I don't know why the image of this siphon/seltzer bottle is reversed, but that's the way I found it. But aside from that, notice the use of ...                                                                             *A Kick* It's described as being from the late 1800s or early 1900s, which the seller was just guessing about because it could easily be from the 1920s or 1930s. But regardless of the exact date, it no doubt precedes the "A KICK" football soda bottles and is possibly the first use of Alexander Kick's name in such a fashion.                        http://www.worthpoint.com/worthopedia/everett-lithiated-sparkling-water-28622708


----------



## SODAPOPBOB (May 23, 2015)

Observation / Correction Because the siphon bottle has a painted label/ACL, it's most likely from the 1930s or 1940s. The earliest ACL soda bottle I'm aware of is a Jumbo Cola from 1934.


----------



## Jim Craft (Jul 25, 2018)

I have the exact deco "kick's" bottle I just found at a garage sale.

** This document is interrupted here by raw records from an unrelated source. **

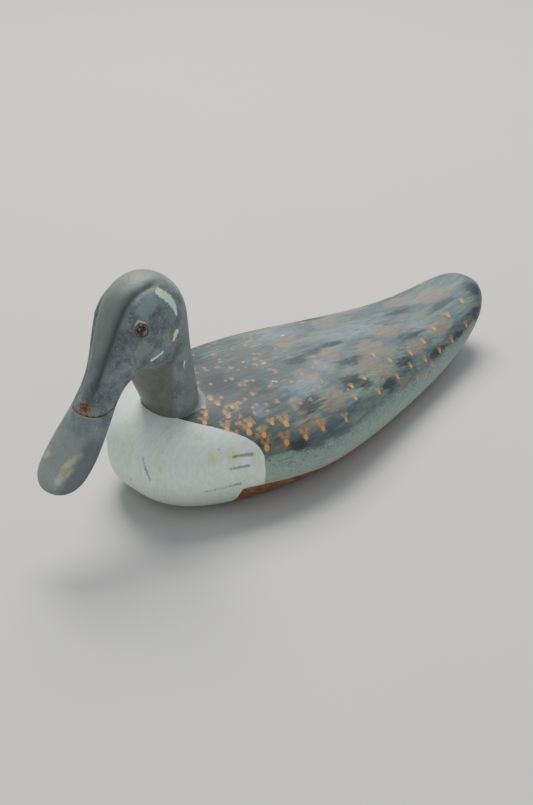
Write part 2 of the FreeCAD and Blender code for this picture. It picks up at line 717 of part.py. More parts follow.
def main():
    doc = FreeCAD.newDocument("duck_decoy")
    pieces = build(doc)
    check(doc, pieces)
    os.makedirs("parts", exist_ok=True)
    for piece in pieces:
        piece.Shape.exportStep("parts/%s.step" % piece.Label)
        print(piece.Label, len(piece.Shape.Solids), round(piece.Shape.Volume, 1))


main()
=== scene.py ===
"""Looks of a hollow, carved and painted floating duck decoy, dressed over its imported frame.

The carved forms repeat the frame's own lines and add what a knife, a brush and years of use
leave: brow grooves, wavy knife work, a cracked bill joint, putty fillets, feather strokes, chips
and bare wood. Forms are worked out in millimetres and stored in metres. The bill points to -Y and
+X is the duck's left.
"""

import logging
import math
from dataclasses import dataclass, field
from enum import Enum

import bmesh
import bpy
import numpy as np
from mathutils import Matrix, Vector


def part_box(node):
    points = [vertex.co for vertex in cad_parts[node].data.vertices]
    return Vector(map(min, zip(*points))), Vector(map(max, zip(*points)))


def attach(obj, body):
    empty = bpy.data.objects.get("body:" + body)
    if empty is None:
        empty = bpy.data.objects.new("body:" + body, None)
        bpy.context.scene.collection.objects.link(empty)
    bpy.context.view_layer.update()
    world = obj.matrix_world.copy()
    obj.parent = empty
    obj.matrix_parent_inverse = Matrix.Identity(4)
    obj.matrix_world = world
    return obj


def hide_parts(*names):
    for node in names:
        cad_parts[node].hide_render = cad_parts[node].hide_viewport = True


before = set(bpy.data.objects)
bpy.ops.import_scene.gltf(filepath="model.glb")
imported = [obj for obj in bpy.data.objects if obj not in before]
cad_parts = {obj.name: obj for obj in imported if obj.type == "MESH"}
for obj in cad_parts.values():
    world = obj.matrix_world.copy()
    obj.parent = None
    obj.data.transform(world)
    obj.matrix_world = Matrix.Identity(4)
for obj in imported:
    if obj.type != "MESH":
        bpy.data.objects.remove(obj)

LOG = logging.getLogger("decoy")
MM = 0.001
ROOT = "decoy"
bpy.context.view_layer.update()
Point = tuple[float, float, float]
Colour = tuple[int, int, int]


class Layer(Enum):
    """Names of the paint and wear layers, and of the painted shade and painted highlight layers,
    that a carved piece carries on its vertices.
    """

    WHITE = "white_side"
    FLANK = "flank_side"
    DARK = "dark_patch"
    # Painted reflection of the light on the hull's back; on the head, pale blue paint and a painted
    # highlight.
    BROWN = "brown_patch"
    PAINTED_SHEEN = "painted_sheen_layer"
    FLECK = "fleck"
    FLECK_END = "fleck_end"
    # Chips and nicks; on the eye lids, the painted highlight along the upper crest.
    CHIP_AND_HIGHLIGHT = "chip"
    SCRATCH = "scratch"
    TINT = "yellow_tint"
    SEAM = "seam_wear"
    # Brow grooves: their carved depth and the painted shade in them; on the eye lids, the dark line
    # next to the glass.
    GROOVE = "groove"
    BARE = "bare_wood"
    CROWN = "crown_side"
    # Painted shade under the head, over the throat.
    SHADE_UNDER_HEAD = "painted_throat_shade"


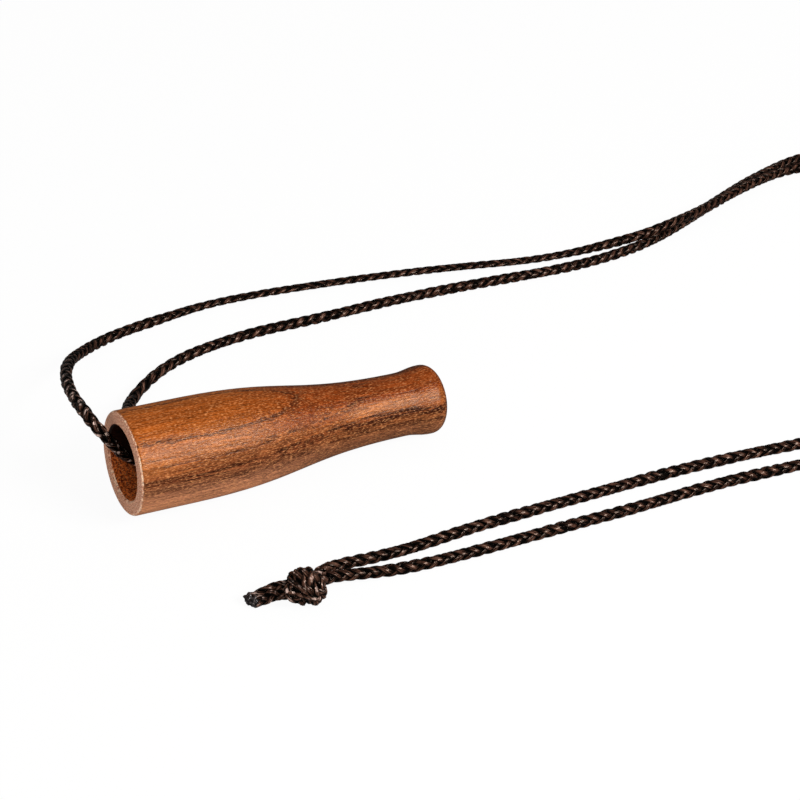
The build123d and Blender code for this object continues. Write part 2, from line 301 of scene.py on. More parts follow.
def braid_mesh(name, lines, flatness=as_laid, glints=as_laid, pace=as_laid):
    """Eight yarns, over two and under two, round each of the lines.

    The last three say, for a reach along a line, how flat the braid lies, how
    much paler its crowns are painted, with painted glints and more gloss, and
    how fast its yarns turn.
    """
    corners, faces, lifts, reaches = [], [], [], []
    count = 0
    for points in lines:
        reach = np.linspace(0, line_length(points), len(points))
        glint_gain = glints(reach)
        for rings, lift in yarns_round(points, reach, flatness(reach), pace(reach)):
            corners.append(rings.reshape(-1, 3))
            # The lift gives painted shade in the hollows, and above 1 painted glints.
            lifts.append(np.repeat(glint_gain * (0.5 + 0.5 * lift), YARN_SIDES))
            reaches.append(np.repeat(reach, YARN_SIDES))
            grid = count + np.arange(len(points) * YARN_SIDES).reshape(-1, YARN_SIDES)
            after = np.roll(grid, -1, axis=1)
            quads = np.stack([grid[:-1], after[:-1], after[1:], grid[1:]], axis=2)
            faces += quads.reshape(-1, 4).tolist()
            faces += [grid[0, ::-1].tolist(), grid[-1].tolist()]
            count += grid.size
    mesh = bpy.data.meshes.new(name)
    mesh.from_pydata(np.concatenate(corners).tolist(), [], faces)
    lift_layer = mesh.attributes.new("lift", "FLOAT", "POINT")
    lift_layer.data.foreach_set("value", np.concatenate(lifts))
    twist = np.tile(YARN_CORNERS, count // YARN_SIDES)
    place = np.column_stack([np.concatenate(reaches), twist, np.sin(twist)])
    yarn_layer = mesh.attributes.new("yarn", "FLOAT_VECTOR", "POINT")
    yarn_layer.data.foreach_set("vector", place.ravel())
    mesh.shade_smooth()
    piece = bpy.data.objects.new(name, mesh)
    bpy.context.collection.objects.link(piece)
    return piece


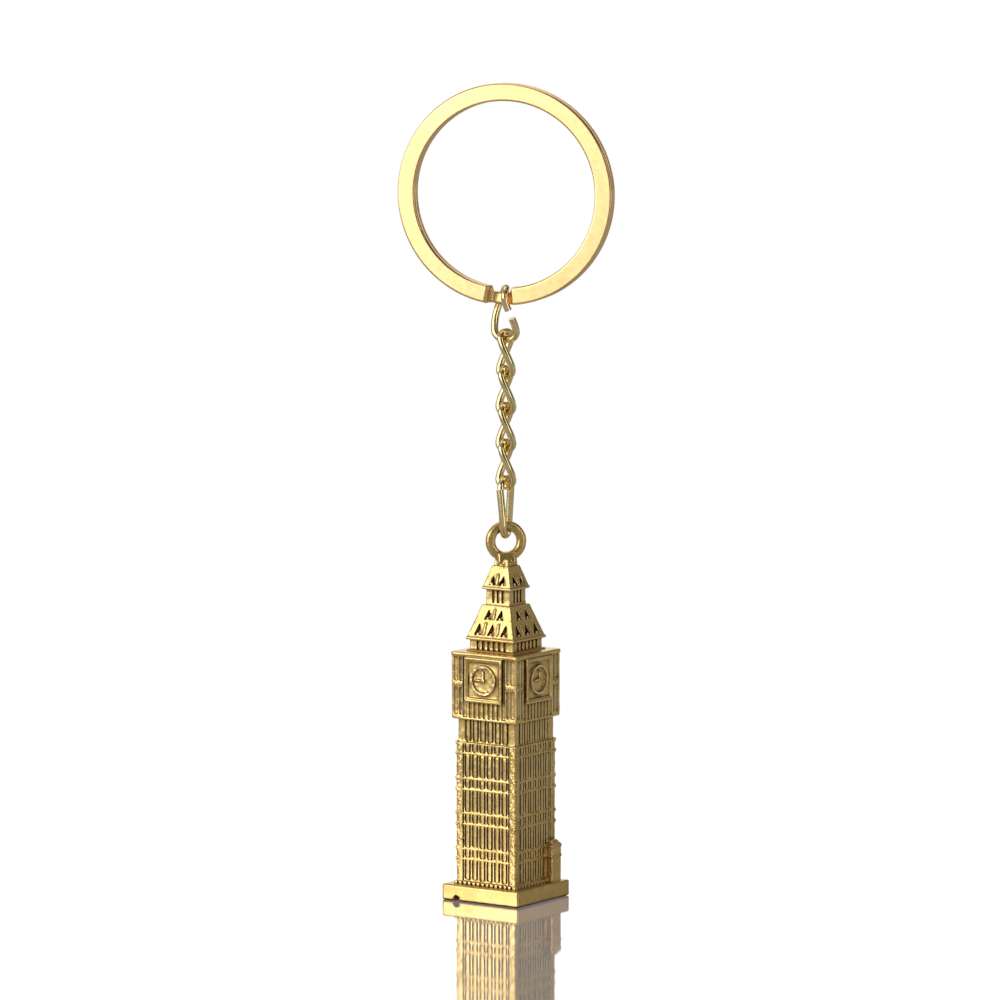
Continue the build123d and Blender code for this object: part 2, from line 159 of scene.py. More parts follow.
# Rows of niches: foot, height, width, pitch, count
LOWER_NICHES = ((36.5, 1.7, 1.25, 2.15, 3), (38.6, 1.5, 1.15, 2.0, 2))
UPPER_NICHES = ((43.25, 1.55, 1.25, 1.75, 2),)
NICHE_DEPTH = 0.8
BALL = 0.22
BALL_RISE = 0.16
BALL_SINK = 0.1
ROOF_RIDGE = 0.17
RIDGE_FACE = 0.18
RIDGE_ROUNDING = 0.12
NECK = (1.2, 45.8, 46.7)  # half side, bottom, top
NECK_TAPER = 0.92
NECK_BEAD = 0.26
FLARE_FOOT = (1.2, 1.2)
FLARE_HEAD = (1.15, 0.75)
FLARE_TOP = 47.6
EYE = (2.14, 0.7, 49.1)  # radius, section radius, height of its centre
EYE_TURN = 45.0
EYE_PARTS = (64, 24)  # round the eye and round its section
EYE_SQUARENESS = 0.06

# ---- Cast skin ----
VOXEL = 0.07
SKIN_SMOOTHING = 2
UNEVENNESS = (("wave", 1.1, 0.07), ("ripple", 0.5, 0.03))  # name, size, strength
FACE_LIMIT = 190000

# ---- Metals: colours, roughness from the smoothest to the dullest, and scales of their noise ----
WIRE_TONES = ((0.88, 0.68, 0.30), (0.96, 0.79, 0.43))
WIRE_ROUGHNESS = (0.06, 0.15)
WIRE_SCALES = (260, 900, 2600)  # of its tone, dulling and scuffs
WIRE_SCUFFS = (0.00002, 0.12)  # depth in metres and strength, as below
RING_TONES = ((0.87, 0.575, 0.25), (0.92, 0.625, 0.30))
RING_ROUGHNESS = (0.2, 0.26)
RING_SCALES = (70, 1500, 5200)  # of its tone, satin and grain
RING_GRAIN = (0.00001, 0.14)
CAST_TONES = ((0.70, 0.48, 0.16), (0.86, 0.62, 0.25))
CAST_ROUGHNESS = (0.24, 0.38)
CAST_SCALES = (380, 3800, 1100)  # of its tone, sand and pits
CAST_SAND = (0.00002, 0.3)
CAST_PITS = (0.00008, 0.5)
# Paler, smoother edges: partly polished wear, partly a painted highlight along every convex edge
EDGE_WEAR_AND_HIGHLIGHT_COLOUR = (1.0, 0.86, 0.50)
EDGE_ROUGHNESS = 0.15
EDGE_REACH = 0.0003  # metres
EDGE_RANGE = (0.55, 0.85)
# Painted shade: a dark colour laid into hollows and grooves by how closed in they are, standing in for shadow
PAINTED_HOLLOW_SHADE = (0.11, 0.045, 0.012)
PAINTED_SHADE_REACH = 0.0006
PAINTED_SHADE_RANGE = (0.46, 0.9)
AO_SAMPLES = 16

# ---- Floor, in metres ----
FLOOR_SIZE = 60
FLOOR_GLOW = 0.35  # the floor's white as the metal sees it
FLOOR_GLOSS = 0.86
FLOOR_TINT = (1, 0.93, 0.88)
FLOOR_ROUGHNESS = 0.05
GLOSS_AHEAD = 0.05  # centre of the glossy patch before the tower
GLOSS_PATCH = (0.016, 0.05)  # its half width and half length
GLOSS_FADE = (1.2, 3.0)  # where it fades, in its own half sizes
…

I originally thought it was from the Everett Brewing Co., assuming they started making soda after Prohibition. How do you know this kick's bottle is from 1945? I thought most bottles went away from embossed/raised glass lettering by then? thanks.


----------



## JKL (Aug 10, 2018)

Cool thread!
I wonder the same questions as you do.
When I look at a bottle in my collection I wonder who drank it, how many people had their hands on the bottle.  I wonder what they were feeling when drinking the beverage.
I was showing my collection to an uncle years ago and he recollected that when his house was built in 1954 that the day was scorching hot when the chimney guy was bricking the chimney in the attic.  Uncle told us he went to the local corner store and bought a bottle of Orange Kist and gave it to the worker.  The worker took the bottle and drank it all with out a break then set the bottle at the base of the chinmey in the attic.  He says he recalled that moment so clearly.  Three days after being told the story ther was a knock on my door and Uncle Shelly stood there dusty and messy hair.  At 75 yrs old he crawled into his attic to see if the bottle was still there.  He proudly gave it to me to put in my collection.  I put a sticker on the bottle so I would not forget the story and put it on display.  Uncle Shelly is 98 now and he asks about that bottle every time I see him.
This is an example of why I collect soda pop bottles.


----------